To be done
Extract the first line through the line containing "primed: Test of" from the listing below, exactly as written.

Dataset extract

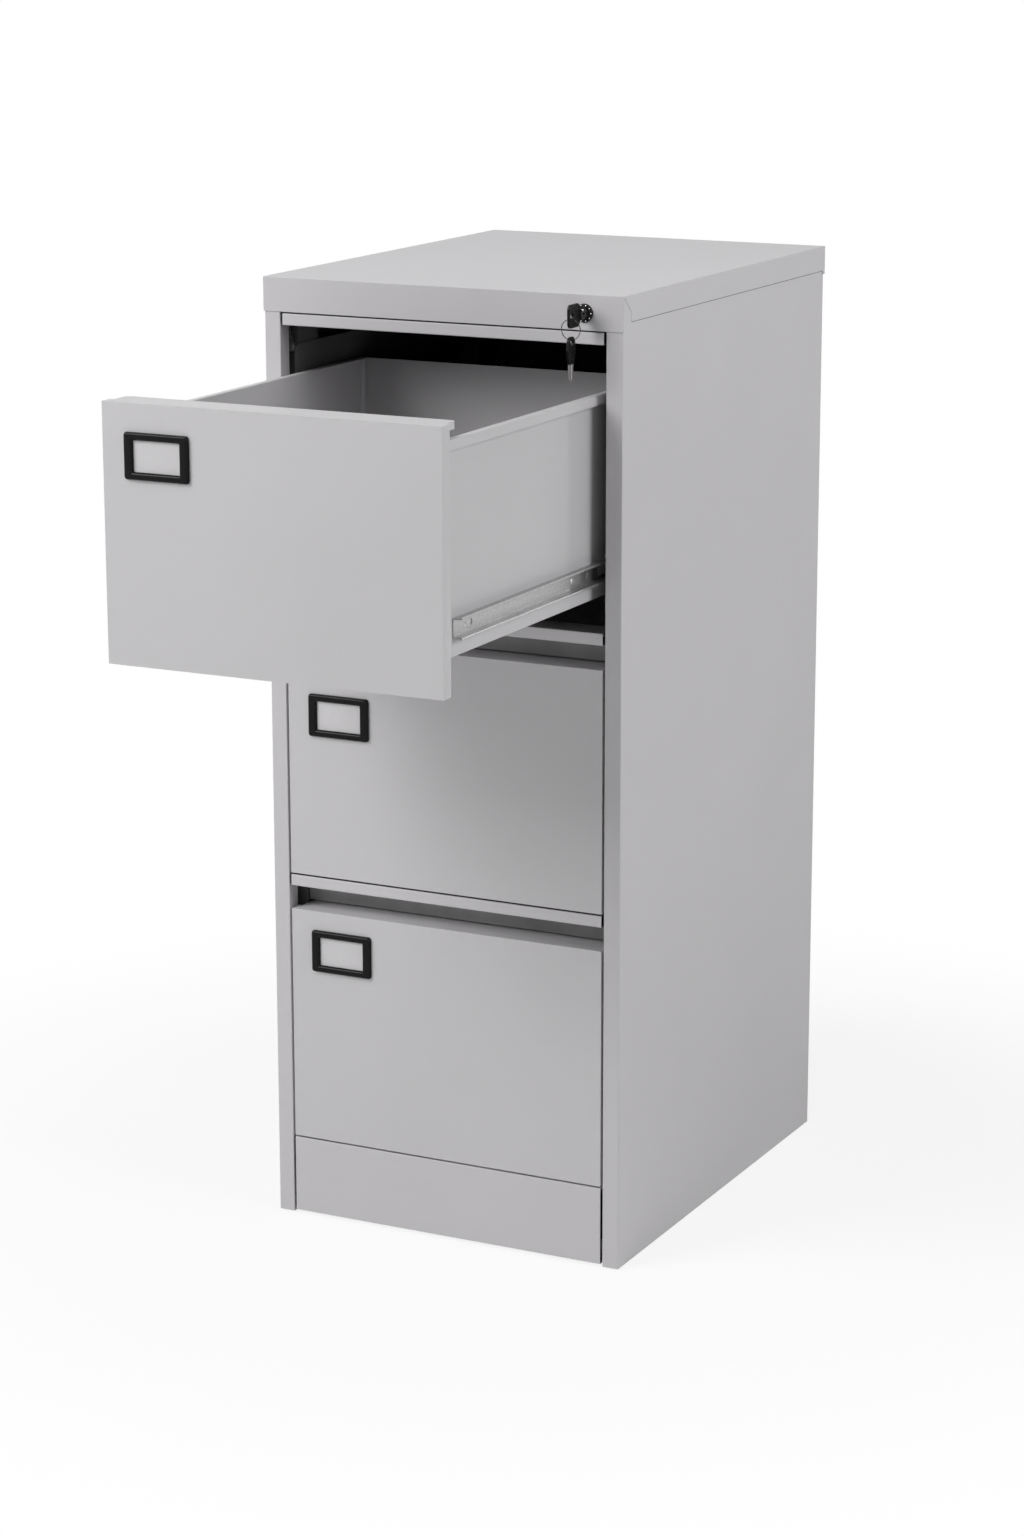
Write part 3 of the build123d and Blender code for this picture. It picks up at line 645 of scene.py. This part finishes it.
def register(mesh: Mesh, name: str, body: str, slot: Slot, finishes: Finishes,
             replaced: tuple[str, ...] = (), smooth: float = 35.0, primed: Test | None = None
             ) -> bpy.types.Object:
    """Turn a mesh into a piece of the cabinet.

    Args:
        mesh: The mesh, freed afterwards.
        name: The piece's name.
        body: The body that it rides on.
        slot: Its finish.
        finishes: The cabinet's finishes.
        replaced: CAD nodes that it stands for.
        smooth: Angle in degrees under which faces shade smoothly.
        primed: Test of a face's middle and normal that finds the faces left in dark primer.

    Returns:
        The new object.
    """
    data = bpy.data.meshes.new(name)
    mesh.to_mesh(data)
    mesh.free()
    piece = bpy.data.objects.new(name, data)
    bpy.context.scene.collection.objects.link(piece)
    finishes.dress(piece, slot)
    if primed is not None:
        data.materials.append(finishes.primer)
    for polygon in data.polygons:
        polygon.use_smooth = True
        if primed is not None and primed(polygon.center, polygon.normal):
            polygon.material_index = 1
    data.set_sharp_from_angle(angle=math.radians(smooth))
    weighted = piece.modifiers.new("even_normals", "WEIGHTED_NORMAL")
    weighted.keep_sharp = True
    weighted.weight = 80
    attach(piece, body)
    if replaced:
        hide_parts(*replaced)
    log.info("built %s on %s", name, body)
    return piece


@dataclass
class RoundedSheet:
    """A sheet-metal piece taken from its CAD node, with round bends and broken edges."""

    node: str
    body: str
    slot: Slot
    bend: float = 1.1 * MM
    burr: float = 0.22 * MM
    broad: float = 3.0 * MM
    bend_segments: int = 5
    burr_segments: int = 2
    primed: Test | None = None

    def build(self, finishes: Finishes) -> None:
        """Round the copied solid's bends, then its cut edges, and register it.

        Args:
            finishes: The cabinet's finishes.
        """
        mesh = clean_copy(self.node)
        round_edges(mesh, [edge for edge in mesh.edges if self.is_bend(edge)], self.bend, self.bend_segments)
        round_edges(mesh, [edge for edge in mesh.edges if self.is_burr(edge)], self.burr, self.burr_segments)
        register(mesh, f"{self.node}_sheet", self.body, self.slot, finishes, (self.node,), primed=self.primed)

    def is_bend(self, edge: Edge) -> bool:
        """Whether an edge is an outer bend between two broad faces."""
        large = turns_out(edge) and edge.calc_length() >= 4 * self.broad
        return large and all(face_width(face) > self.broad for face in edge.link_faces)

    def is_burr(self, edge: Edge) -> bool:
        """Whether an edge is a cut edge that gets a small break."""
        return turns_out(edge) and edge.calc_length() > 2 * self.burr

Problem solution
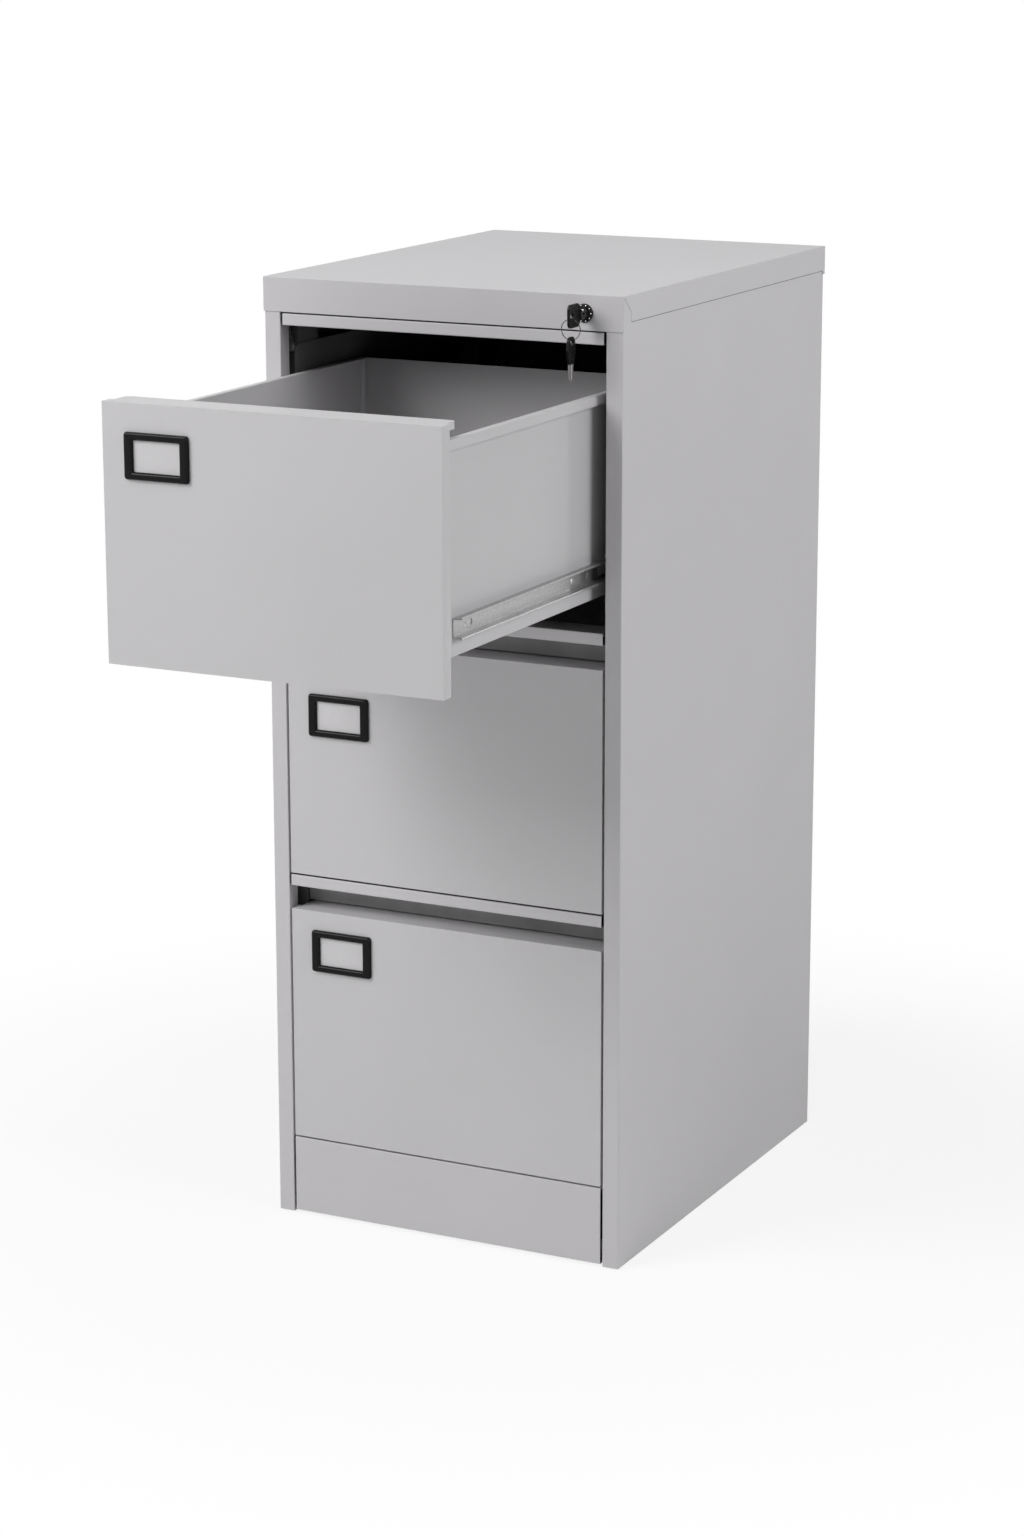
Write part 3 of the build123d and Blender code for this picture. It picks up at line 645 of scene.py. This part finishes it.
def register(mesh: Mesh, name: str, body: str, slot: Slot, finishes: Finishes,
             replaced: tuple[str, ...] = (), smooth: float = 35.0, primed: Test | None = None
             ) -> bpy.types.Object:
    """Turn a mesh into a piece of the cabinet.

    Args:
        mesh: The mesh, freed afterwards.
        name: The piece's name.
        body: The body that it rides on.
        slot: Its finish.
        finishes: The cabinet's finishes.
        replaced: CAD nodes that it stands for.
        smooth: Angle in degrees under which faces shade smoothly.
        primed: Test of a face's middle and normal that finds the faces left in dark primer.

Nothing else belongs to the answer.